His disaster plan, assuming that he had one, failed from the moment smoke started pouring out of his servers last Saturday morning. He also says it wouldn’t help at this stage for him to step down. Oh really? If I were his boss — that’s Willie Walsh, the tough little Irishman who runs BA’s parent International Airlines Group — I would identify the entire chain of command who were on duty last weekend and demote them to customer service duties in Terminal 5.

No schadenfreude, please

Speaking of tough little Irishmen, Michael O’Leary of Ryanair couldn’t resist a Twitter dig at BA’s plight just ahead of his announcement of record profits of €1.3 billion for the year to March — accompanied by a promise of further reductions in fares. Airline chiefs everywhere would be wise to devote this week to testing their own back-up systems rather than indulging in schadenfreude, and that applies to O’Leary more than most, since he runs 1,800 fast-turnaround short-haul flights every day while never quite shedding the IT cheapskate reputation he acquired long ago when he hired two Dublin students to design Ryanair’s first website.

But I’ll offer this personal observation: I’ve taken half a dozen of his flights this year and couldn’t find fault, whereas the last time I approached a BA check-in desk, the systems were down and they were writing the boarding passes by hand.

Rearguard settlement

The stubborn rump of the RBS Shareholder Action Group took the advice I offered last week, and accepted the bank’s settlement offer of 82p per share to avert a High Court hearing of their case for compensation in respect of the 2008 rights issue — in which they claimed they had been misled by Fred Goodwin and his boardroomcolleagues. Reports before the weekend said several thousand ‘diehard’ investors (including many ex-RBS staff) were holding out for a trial in the hope of seeing Goodwin squirm, but by last Monday the group’s majority threshold had been passed for agreement to the settlement.

So having paid up to 230p for each of their RBS rights share in 2008, they will eventually recoup about 50p after legal costs — slightly more for their troubles than the bulk of investors, who accepted an earlier offer of 43p before costs. The rearguard’s tactic of suing Goodwin and other former directors as well as RBS itself paid off, provoking a higher offer from the bank to avoid the greater reputational damage of a long, expensive, headline-making courtroom drama. As for the bank, the £800 million it set aside to get out of this thicket is small change compared to the $12 billion it’s likely to be fined by the US authorities for mis-selling mortgage-backed securities during the Goodwin era.

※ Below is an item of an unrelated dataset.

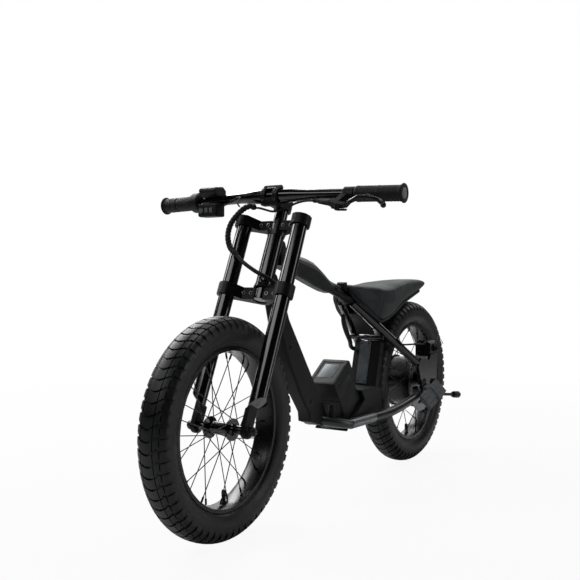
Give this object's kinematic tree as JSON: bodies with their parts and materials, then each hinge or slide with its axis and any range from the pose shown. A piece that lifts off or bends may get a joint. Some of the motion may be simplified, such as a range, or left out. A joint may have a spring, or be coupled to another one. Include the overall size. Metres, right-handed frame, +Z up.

And as for mega-pensioned Fred, he was recently spotted, very much the retired bank manager, on an East Lothian golf course. I’m guessing his worst hazard isn’t bunkers but fellow players wanting to give him a piece of their mind — or forgetting to shout ‘Fore!’ when they drive straight at him.

Football scandal

I’ve been reading the annual report of the Football Foundation, which ‘directs £30 million every year into grassroots sport’, funded by the Premier League, the Football Association and the government. Sounds decent, doesn’t it? Except that the 20 Premier League clubs have aggregate wage bills of £2 billion — the average player earns £47,000 a week — and annual revenues of £4 billion, and could surely afford, and ought to feel morally obliged, to give vastly more. The finances of elite football are utterly grotesque: a scandal waiting to break that will one day upstage even Fred and his pension.